On October 14, esteemed literary critic Dr. Harold Bloom passed away in a hospital in New Haven at the age of 89. A longtime professor at Yale University, he continued to hold classes until the week he passed away. He also taught Choate English teacher Mr. David Loeb while Mr. Loeb was earning his graduate degree at Yale. Bloom’s legacy shaped the world of literary criticism and education.
Born into a Jewish, Yiddish-speaking family in 1930, Bloom received a B.A. in Classics from Cornell University and a Ph.D. in English from Yale. In 1955, he became a professor of English at Yale and continued to teach English there for the next six decades. Throughout his career, Bloom received many accolades for his contributions to the field of English literature. In 1985, he received a fellowship from the MacArthur Foundation, and in 1999, he received a Gold Medal for Belles Lettres and Criticism from the American Academy of Arts and Letters. He was also awarded the title of Sterling Professor of the Humanities at Yale.
As a literary critic, Bloom passionately defended the western canon, a body of classic works of literature written by Western authors. These include Joyce’s Ulysses, Austen’s Pride and Prejudice, and Chaucer’s The Canterbury Tales, many of which remain staples of high-school and college syllabuses. Choate, for example, teaches The Odyssey to third formers and frequently includes many of Shakespeare’s works in higher-level English courses.
In 1994, Bloom published his magnum opus The Western Canon: The Books and School of the Ages. In this book, he defines certain standards for a work to be regarded as a classic and asserts the importance of 26 authors whom he deemed the core of Western Canon. His book was met with resistance due to the lack of diversity within the list of selected authors, which was largely composed of white men.
Bloom defended the Western Canon from a literary movement which he termed “literature of resentment.” He claimed college professors taught works of literature that were inferior to Western Canon in an effort to promote their own political beliefs. He argued that literary analysis and education should focus on the merit of a text rather than push a political agenda.
Bloom’s controversial legacy lies beyond his critical perspectives regarding texts outside of the Western Canon. As a literary critic, he also discussed the concept of literary influence. In his book The Anxiety of Influence, which he published in 1973, Bloom argues that poets write “weak” poems because they feel pressure to live up to the legacy of the poets that came before them. He claims that this problem stems from a misunderstanding of the purpose of poems. As Bloom saw it, when poems become a form of retaliation or response, they lose originality.

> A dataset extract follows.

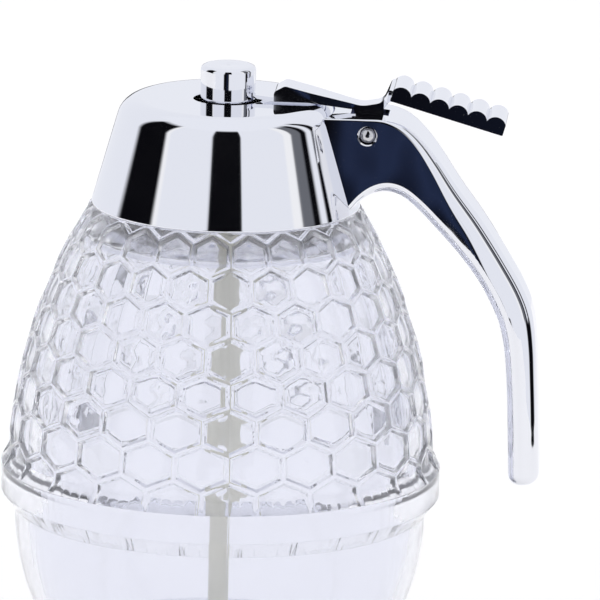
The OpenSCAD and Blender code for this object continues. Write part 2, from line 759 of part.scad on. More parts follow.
// The wire's middle line: straight up, round and up, straight up
function spring_path() =
    let (rise = spring_len - 2 * wire_d, n = spring_turns * spring_rings)
    concat([[coil_r, 0, spring_low_z]],
           [for (i = [0 : n])
               [coil_r * cos(360 * i / spring_rings), coil_r * sin(360 * i / spring_rings),
                spring_low_z + wire_d + rise * i / n]],
           [[coil_r, 0, spring_low_z + spring_len]]);

function unit(v) = v / norm(v);
// One ring of the wire round point p, square to direction d
function wire_ring(p, d) =
    let (out = unit([p[0], p[1], 0]), side = unit(cross(d, out)), up = cross(side, d))
    [for (k = [0 : spring_sides - 1])
        let (turn = 360 * k / spring_sides)
        p + wire_d / 2 * (cos(turn) * up + sin(turn) * side)];
function path_turn(path, i) =
    i == 0 || i == len(path) - 1 ? [0, 0, 1] : unit(path[i + 1] - path[i - 1]);

// Least gap between the wire's turns, from points at least three rings apart
function spring_gap(path) =
    min([for (i = [0 : len(path) - 1]) for (j = [i + 3 : 1 : len(path) - 1])
         norm(path[i] - path[j])]) - wire_d;

module return_spring() {
    path = spring_path();
    echo(least_gap_of_return_spring = spring_gap(path));
    color([0.72, 0.72, 0.74])
    loft([for (i = [0 : len(path) - 1]) wire_ring(path[i], path_turn(path, i))]);
}

stand();
bowl_shell();
dome_shell();
lid_shell();
threaded_liner();
lid_seal();
handle();
handle_screws();
pivot_pin();
lever();
knob();
plunger_rod();
spring_retainer();
return_spring();
stopper();
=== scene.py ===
# Honey dispenser: clear honeycomb jar in a cup stand, plated lid with a handle and a
# thumb lever, and a sprung plunger. Lengths are in millimetres until they meet a mesh.
from math import atan2, cos, floor, hypot, pi, radians, sin, sqrt, tan

import bmesh
import bpy
from mathutils import Matrix, Vector


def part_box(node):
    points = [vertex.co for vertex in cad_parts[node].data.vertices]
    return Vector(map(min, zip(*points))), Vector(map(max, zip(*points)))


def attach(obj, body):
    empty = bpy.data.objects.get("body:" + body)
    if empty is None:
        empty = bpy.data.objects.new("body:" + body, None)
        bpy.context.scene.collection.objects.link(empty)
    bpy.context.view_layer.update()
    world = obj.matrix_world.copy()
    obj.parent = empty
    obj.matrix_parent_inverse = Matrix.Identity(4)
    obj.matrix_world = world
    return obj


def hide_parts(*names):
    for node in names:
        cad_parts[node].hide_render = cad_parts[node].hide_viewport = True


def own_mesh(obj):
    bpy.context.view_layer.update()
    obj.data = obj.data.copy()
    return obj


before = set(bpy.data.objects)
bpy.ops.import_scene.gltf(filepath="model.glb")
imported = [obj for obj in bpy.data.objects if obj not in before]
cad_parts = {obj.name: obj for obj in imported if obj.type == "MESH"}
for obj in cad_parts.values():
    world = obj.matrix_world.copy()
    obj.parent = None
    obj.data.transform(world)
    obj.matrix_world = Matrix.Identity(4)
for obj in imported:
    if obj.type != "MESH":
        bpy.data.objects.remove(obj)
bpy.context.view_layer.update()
mm = 0.001

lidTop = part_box("lid_shell")[1].z / mm
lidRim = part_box("lid_shell")[0].z / mm
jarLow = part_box("bowl_shell")[0].z / mm
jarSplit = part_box("dome_shell")[0].z / mm
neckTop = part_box("dome_shell")[1].z / mm
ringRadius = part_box("dome_shell")[1].x / mm


def linear(value):
    # one sRGB channel, 0 to 1, turned linear
    return value / 12.92 if value <= 0.04045 else ((value + 0.055) / 1.055) ** 2.4


def colour(hexCode):
    channels = [int(hexCode[i:i + 2], 16) / 255 for i in (1, 3, 5)]
    return tuple(linear(c) for c in channels) + (1.0,)


def roundedLine(points, steps=6):
    # points are (radius, height) or (radius, height, rounding): each rounded corner turns
    # into an arc that meets both its lines
    line = []
    for i, point in enumerate(points):
        here = Vector(point[:2])
        rounding = point[2] if len(point) > 2 else 0
        if not rounding:
            line.append(here)
            continue
        before = (Vector(points[i - 1][:2]) - here).normalized()
        after = (Vector(points[(i + 1) % len(points)][:2]) - here).normalized()
        half = before.angle(after) / 2
        centre = here + (before + after).normalized() * rounding / sin(half)
        start = here + before * rounding / tan(half) - centre
        end = here + after * rounding / tan(half) - centre
        turn = start.angle_signed(end)
        for k in range(steps + 1):
            a = -turn * k / steps
            line.append(centre + Vector((start.x * cos(a) - start.y * sin(a),
                                         start.x * sin(a) + start.y * cos(a))))
    return line


def sideCurve(low, high, radiusAt, steps):
    # points along a shell's side from one height to another
    return [(radiusAt(low + (high - low) * k / steps), low + (high - low) * k / steps)
            for k in range(steps + 1)]


def lathe(profile, steps=160, closed=True):
    # spins a profile of (radius, height) round the jar's axis
    bm = bmesh.new()
    verts = [bm.verts.new((max(r, 0) * mm, 0, z * mm)) for r, z in profile]
    ends = list(zip(verts, verts[1:])) + ([(verts[-1], verts[0])] if closed else [])
    edges = [bm.edges.new(pair) for pair in ends if pair[0].co != pair[1].co]
    bmesh.ops.spin(bm, geom=verts + edges, angle=2 * pi, steps=steps, axis=(0, 0, 1),
                   cent=(0, 0, 0), use_merge=True)
    bmesh.ops.remove_doubles(bm, verts=bm.verts, dist=1e-7)
    bmesh.ops.dissolve_degenerate(bm, edges=bm.edges, dist=1e-7)
    bmesh.ops.recalc_face_normals(bm, faces=bm.faces)
    return bm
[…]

In 1986, Mr. Loeb took a class on Victorian prose that was taught by Bloom. According to Mr. Loeb, Bloom “was this enormous personality, and he talked and asked questions just to the universe. And he tended to answer them himself, and it was a little intimidating and also very exciting.”
On Bloom’s controversial views on literature, Mr. Loeb said, “Professor Bloom was often trying to provoke, so I think that he was probably a little less dogmatic about things than he pretended to be.” As it happened, Bloom taught both Mr. Loeb and Mr. Loeb’s daughter, Hannah, now a graduate student in literature at the University of Virginia. “She was a much better student for him,” said Mr. Loeb. “They were closer than he and I were. He was kind enough to pretend to remember me when I went over one day with her to visit.”
Although Bloom gained much success and admiration as a literary critic, his reputation was marred in 2004 when Dr. Naomi Wolf, one of his former students, accused him of “sexual encroachment” in an article in New York. Dr. Wolf, now a best-selling author, claimed that at a dinner the two had together in 1983, Bloom made sexual advances toward her, including touching her inner thigh. Dr. Wolf asserted that Bloom’s actions did not reach the level of sexual harassment. In her article, she said that she was bringing up the event after 21 years because “every year, I wonder about the young women who might have suffered because I was too scared to tell the truth to the people whose job it is to make sure the institution is clean.”
Bloom adamantly denied the allegations.